Islam (Korean이슬람교) is a minor religion in South Korea and North Korea. The Muslim community is centered in Seoul and Busan and there are a few mosques around the country. According to the Korea Muslim Federation, there are about 200,000 Muslims living in South Korea, and about 70 to 80 percent are foreigners.[1] Seoul alone has 40% of South Korea's total Muslim population. The Ministry of Foreign Affairs has hosted an Iftar dinner during the month of Ramadan every year since 2004.[2] Immigration of Muslims continues to increase.[3]

History

Early history

During the middle to late 7th century, Muslim traders had traversed from the Caliphate to Tang China and established contact with Silla, one of the Three Kingdoms of Korea.[4] In 751, a Chinese general of Goguryeo descent, Gao Xianzhi, led the Battle of Talas for the Tang dynasty against the Abbasid Caliphate but was defeated. The earliest reference to Korea in a non-East Asian geographical work appears in the General Survey of Roads and Kingdoms by Istakhri in the mid-9th century.[5]

The first verifiable presence of Islam in Korea dates back to the 9th century during the Unified Silla period with the arrival of Arab navigators and traders.

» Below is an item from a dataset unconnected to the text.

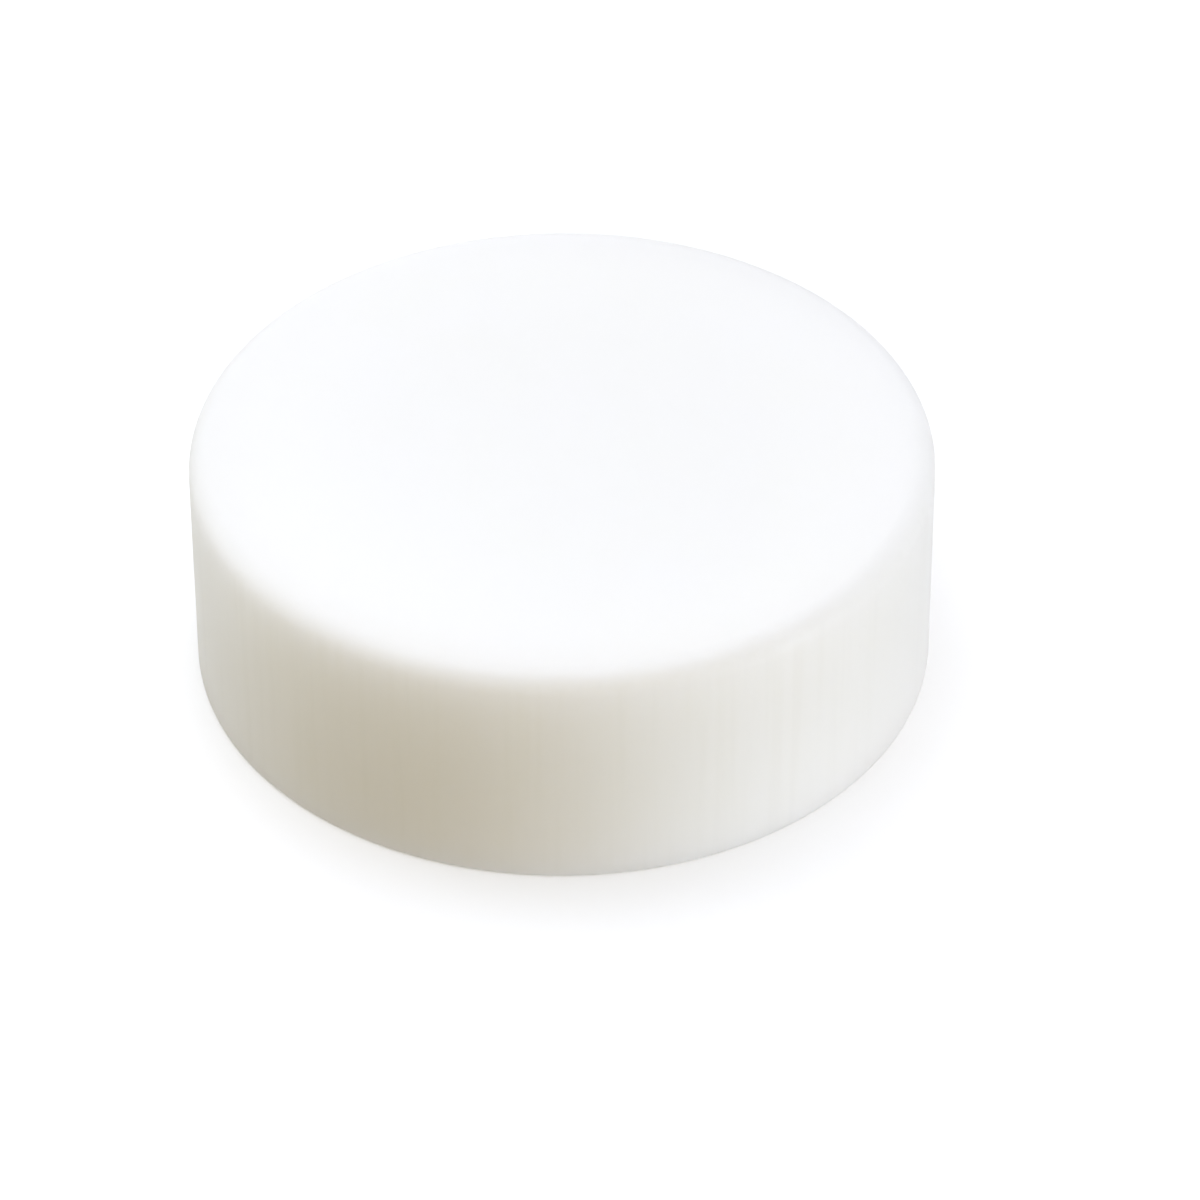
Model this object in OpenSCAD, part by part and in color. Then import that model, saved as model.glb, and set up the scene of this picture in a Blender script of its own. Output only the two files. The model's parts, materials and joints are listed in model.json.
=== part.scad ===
// Shaving soap puck: one cake of soap poured into a round mould and turned out.
// The floor of the mould rounds the upper edge. The face that was left open to the air
// while the soap set is the base, so it is nearly sharp and sinks a little in the middle.
// Frame: Z is up, and the origin is the centre of the base, on the surface it stands on.

/* [Puck] */
// Diameter across the side wall
puck_d = 84; // [60:1:120]
// Height from the surface it stands on to the top face
puck_h = 28; // [12:1:60]

/* [Edges] */
// Radius of the rounded edge round the top face
top_edge_r = 2.5; // [0.5:0.1:5]
// Radius of the softened edge round the base
base_edge_r = 0.5; // [0.2:0.1:3]

/* [Base] */
// Width of the flat ring that the puck stands on
rim_w = 8; // [2:0.5:20]
// Depth of the hollow that the soap leaves in the base as it cools and shrinks
hollow_depth = 0.5; // [0.2:0.1:2]

/* [Hidden] */
$fn = 180;
sphere_fn = 3600; // facets round the whole sphere of the hollow, which uses only a small cap of it
soap_white = [0.97, 0.96, 0.93];
cut_past = 1; // how far each cut runs past the face it opens

puck_r = puck_d / 2;
hollow_r = puck_r - base_edge_r - rim_w;
// The hollow is the cap of a sphere that is hollow_r wide and hollow_depth deep.
hollow_sphere_r = (hollow_r ^ 2 + hollow_depth ^ 2) / (2 * hollow_depth);

// What is cut from a square corner at the origin, lying towards -X and -Y, to round it.
module corner_cut(r) {
    difference() {
        translate([-r, -r]) square(r + cut_past);
        translate([-r, -r]) circle(r);
    }
}

// Half of the section through the puck's axis, with X along the radius and Y up.
module half_section() {
    difference() {
        square([puck_r, puck_h]);
        translate([puck_r, puck_h]) corner_cut(top_edge_r);
        translate([puck_r, 0]) mirror([0, 1]) corner_cut(base_edge_r);
        translate([0, hollow_depth - hollow_sphere_r]) circle(hollow_sphere_r, $fn = sphere_fn);
    }
}

module soap_puck() {
    color(soap_white) rotate_extrude() half_section();
}

soap_puck();
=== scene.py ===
import json
import math

import bpy
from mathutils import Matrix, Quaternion, Vector


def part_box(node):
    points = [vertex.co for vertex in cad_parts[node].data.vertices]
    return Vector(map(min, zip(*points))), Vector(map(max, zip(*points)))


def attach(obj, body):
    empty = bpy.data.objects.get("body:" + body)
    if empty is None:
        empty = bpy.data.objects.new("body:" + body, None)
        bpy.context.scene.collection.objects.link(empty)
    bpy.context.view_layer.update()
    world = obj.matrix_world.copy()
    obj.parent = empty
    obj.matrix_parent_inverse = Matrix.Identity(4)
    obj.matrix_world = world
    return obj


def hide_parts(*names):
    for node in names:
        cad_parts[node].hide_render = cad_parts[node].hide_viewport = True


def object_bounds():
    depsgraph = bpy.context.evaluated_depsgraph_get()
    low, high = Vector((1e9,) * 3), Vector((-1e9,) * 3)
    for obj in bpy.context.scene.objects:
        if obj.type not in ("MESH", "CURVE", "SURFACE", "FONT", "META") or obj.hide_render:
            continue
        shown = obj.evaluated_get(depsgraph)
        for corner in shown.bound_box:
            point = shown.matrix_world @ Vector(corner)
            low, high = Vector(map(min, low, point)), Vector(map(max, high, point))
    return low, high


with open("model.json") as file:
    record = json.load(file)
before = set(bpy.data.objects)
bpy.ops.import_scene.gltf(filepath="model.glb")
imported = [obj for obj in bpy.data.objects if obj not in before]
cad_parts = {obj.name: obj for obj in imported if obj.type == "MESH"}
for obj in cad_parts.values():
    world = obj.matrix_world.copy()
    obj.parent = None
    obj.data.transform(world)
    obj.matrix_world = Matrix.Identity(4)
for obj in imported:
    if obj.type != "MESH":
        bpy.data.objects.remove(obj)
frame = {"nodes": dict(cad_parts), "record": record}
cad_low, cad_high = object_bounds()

scene = bpy.context.scene


# ---- Camera ----------------------------------------------------------------------------------
# A long lens, about seventy centimetres away and a little above the puck, so that its round top
# and its side wall both show. It aims just beside the middle, which leaves the puck off centre.

view_elevation = math.radians(38.45)
view_distance = 0.7178
view_aim = Vector((0.0042, 0.0, 0.0052))
view_roll = math.radians(-0.2)
lens_mm = 189.5
view_limit = 20.0

puck_middle = (cad_low + cad_high) / 2
puck_middle.x = puck_middle.y = 0.0
camera = bpy.data.objects.new("camera", bpy.data.cameras.new("camera"))
camera.data.lens = lens_mm
camera.data.clip_end = view_limit
view_back = Vector((0.0, -math.cos(view_elevation), math.sin(view_elevation)))
camera.location = puck_middle + view_back * view_distance
camera.rotation_mode = "QUATERNION"
view_turn = (view_aim - camera.location).to_track_quat("-Z", "Y")
camera.rotation_quaternion = view_turn @ Quaternion((0.0, 0.0, 1.0), view_roll)
scene.collection.objects.link(camera)
scene.camera = camera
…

According to numerous Muslim geographers, including the 9th-century Muslim Persian explorer and geographer Ibn Khordadbeh, many of them settled down permanently in Korea, establishing Muslim villages.[6] Some records indicate that many of these settlers were from Iraq.[7] Korean records suggest that a large number of the Muslim foreigners settled in Korea in the 9th century CE led by a man named Hasan Raza[8] Further suggesting a Middle Eastern Muslim community in Silla are figurines of royal guardians with distinctly Persian characteristics.[9] In turn, later many Muslims intermarried with Koreans. Some assimilation into Buddhism and Shamanism took place owing to Korea's geographical isolation from the Muslim world.[10]

In 1154, Korea was included in the Arab geographer Muhammad al-Idrisi's world atlas, Tabula Rogeriana. The oldest surviving Korean world map, the Gangnido, drew its knowledge of the Western Regions from the work of Islamic geographers.[11]

Goryeo period

According to local Korean accounts, Muslims arrived in the peninsula in the year 1024 in the Goryeo kingdom, a group of some 100 Muslims, including Hasan Raza, came in September of the 15th year of Hyeonjong of Goryeo and another group of 100 Muslim merchants came the following year.[12]

Trading relations between the Islamic world and the Korean peninsula continued with the succeeding kingdom of Goryeo through to the 15th century. As a result, a number of Muslim traders from the Near East and Central Asia settled down in Korea and established families there. Some Muslim Hui people from China also appear to have lived in the Goryeo kingdom.[13]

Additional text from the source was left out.